Exercise instructions: Your task is to quote the material that follows, in full and exactly.
───── Supplied information
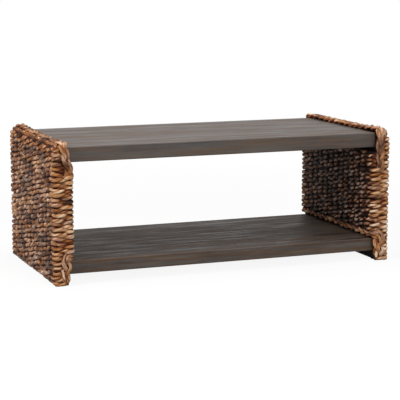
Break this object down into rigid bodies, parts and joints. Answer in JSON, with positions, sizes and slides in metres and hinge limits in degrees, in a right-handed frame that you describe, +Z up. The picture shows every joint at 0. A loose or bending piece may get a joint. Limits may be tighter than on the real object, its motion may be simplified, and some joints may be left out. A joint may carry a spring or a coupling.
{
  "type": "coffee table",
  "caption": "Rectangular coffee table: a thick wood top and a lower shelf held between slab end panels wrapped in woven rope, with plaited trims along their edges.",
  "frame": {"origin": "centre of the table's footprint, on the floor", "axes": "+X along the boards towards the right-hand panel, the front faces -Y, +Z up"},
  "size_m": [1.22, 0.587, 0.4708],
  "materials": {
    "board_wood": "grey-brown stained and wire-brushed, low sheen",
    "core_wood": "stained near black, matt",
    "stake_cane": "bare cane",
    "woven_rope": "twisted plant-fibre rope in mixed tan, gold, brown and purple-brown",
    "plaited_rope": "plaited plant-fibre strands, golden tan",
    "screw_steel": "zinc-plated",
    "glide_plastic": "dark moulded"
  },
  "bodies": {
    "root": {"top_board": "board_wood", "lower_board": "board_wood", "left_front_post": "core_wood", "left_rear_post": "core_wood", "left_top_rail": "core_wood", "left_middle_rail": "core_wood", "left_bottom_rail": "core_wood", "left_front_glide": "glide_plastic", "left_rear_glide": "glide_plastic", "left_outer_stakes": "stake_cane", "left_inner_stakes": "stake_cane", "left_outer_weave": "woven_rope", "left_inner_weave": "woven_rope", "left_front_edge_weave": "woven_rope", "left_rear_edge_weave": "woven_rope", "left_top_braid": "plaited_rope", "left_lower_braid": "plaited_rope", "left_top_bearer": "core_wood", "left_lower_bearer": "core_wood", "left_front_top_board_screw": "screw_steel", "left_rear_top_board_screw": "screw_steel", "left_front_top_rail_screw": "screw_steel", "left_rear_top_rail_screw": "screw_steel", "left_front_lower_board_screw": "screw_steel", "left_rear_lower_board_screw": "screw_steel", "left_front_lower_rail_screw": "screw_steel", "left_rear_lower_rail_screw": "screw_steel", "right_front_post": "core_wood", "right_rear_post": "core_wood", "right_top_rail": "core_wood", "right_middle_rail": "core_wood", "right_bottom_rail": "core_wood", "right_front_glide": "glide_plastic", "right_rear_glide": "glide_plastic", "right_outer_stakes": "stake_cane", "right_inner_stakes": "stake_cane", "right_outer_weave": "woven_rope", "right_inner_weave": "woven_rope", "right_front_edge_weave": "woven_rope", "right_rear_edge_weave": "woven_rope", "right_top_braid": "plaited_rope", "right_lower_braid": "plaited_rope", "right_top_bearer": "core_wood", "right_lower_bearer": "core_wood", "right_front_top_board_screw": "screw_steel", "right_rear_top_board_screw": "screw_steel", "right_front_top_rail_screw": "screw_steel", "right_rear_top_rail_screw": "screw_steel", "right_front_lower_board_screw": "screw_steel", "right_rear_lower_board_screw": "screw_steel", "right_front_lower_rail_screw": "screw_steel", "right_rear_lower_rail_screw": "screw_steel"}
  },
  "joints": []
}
──────────
Result of the exercise:
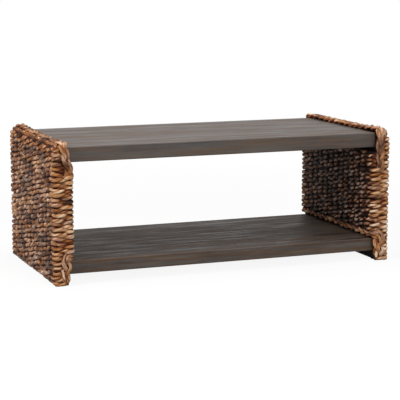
Break this object down into rigid bodies, parts and joints. Answer in JSON, with positions, sizes and slides in metres and hinge limits in degrees, in a right-handed frame that you describe, +Z up. The picture shows every joint at 0. A loose or bending piece may get a joint. Limits may be tighter than on the real object, its motion may be simplified, and some joints may be left out. A joint may carry a spring or a coupling.
{
  "type": "coffee table",
  "caption": "Rectangular coffee table: a thick wood top and a lower shelf held between slab end panels wrapped in woven rope, with plaited trims along their edges.",
  "frame": {"origin": "centre of the table's footprint, on the floor", "axes": "+X along the boards towards the right-hand panel, the front faces -Y, +Z up"},
  "size_m": [1.22, 0.587, 0.4708],
  "materials": {
    "board_wood": "grey-brown stained and wire-brushed, low sheen",
    "core_wood": "stained near black, matt",
    "stake_cane": "bare cane",
    "woven_rope": "twisted plant-fibre rope in mixed tan, gold, brown and purple-brown",
    "plaited_rope": "plaited plant-fibre strands, golden tan",
    "screw_steel": "zinc-plated",
    "glide_plastic": "dark moulded"
  },
  "bodies": {
    "root": {"top_board": "board_wood", "lower_board": "board_wood", "left_front_post": "core_wood", "left_rear_post": "core_wood", "left_top_rail": "core_wood", "left_middle_rail": "core_wood", "left_bottom_rail": "core_wood", "left_front_glide": "glide_plastic", "left_rear_glide": "glide_plastic", "left_outer_stakes": "stake_cane", "left_inner_stakes": "stake_cane", "left_outer_weave": "woven_rope", "left_inner_weave": "woven_rope", "left_front_edge_weave": "woven_rope", "left_rear_edge_weave": "woven_rope", "left_top_braid": "plaited_rope", "left_lower_braid": "plaited_rope", "left_top_bearer": "core_wood", "left_lower_bearer": "core_wood", "left_front_top_board_screw": "screw_steel", "left_rear_top_board_screw": "screw_steel", "left_front_top_rail_screw": "screw_steel", "left_rear_top_rail_screw": "screw_steel", "left_front_lower_board_screw": "screw_steel", "left_rear_lower_board_screw": "screw_steel", "left_front_lower_rail_screw": "screw_steel", "left_rear_lower_rail_screw": "screw_steel", "right_front_post": "core_wood", "right_rear_post": "core_wood", "right_top_rail": "core_wood", "right_middle_rail": "core_wood", "right_bottom_rail": "core_wood", "right_front_glide": "glide_plastic", "right_rear_glide": "glide_plastic", "right_outer_stakes": "stake_cane", "right_inner_stakes": "stake_cane", "right_outer_weave": "woven_rope", "right_inner_weave": "woven_rope", "right_front_edge_weave": "woven_rope", "right_rear_edge_weave": "woven_rope", "right_top_braid": "plaited_rope", "right_lower_braid": "plaited_rope", "right_top_bearer": "core_wood", "right_lower_bearer": "core_wood", "right_front_top_board_screw": "screw_steel", "right_rear_top_board_screw": "screw_steel", "right_front_top_rail_screw": "screw_steel", "right_rear_top_rail_screw": "screw_steel", "right_front_lower_board_screw": "screw_steel", "right_rear_lower_board_screw": "screw_steel", "right_front_lower_rail_screw": "screw_steel", "right_rear_lower_rail_screw": "screw_steel"}
  },
  "joints": []
}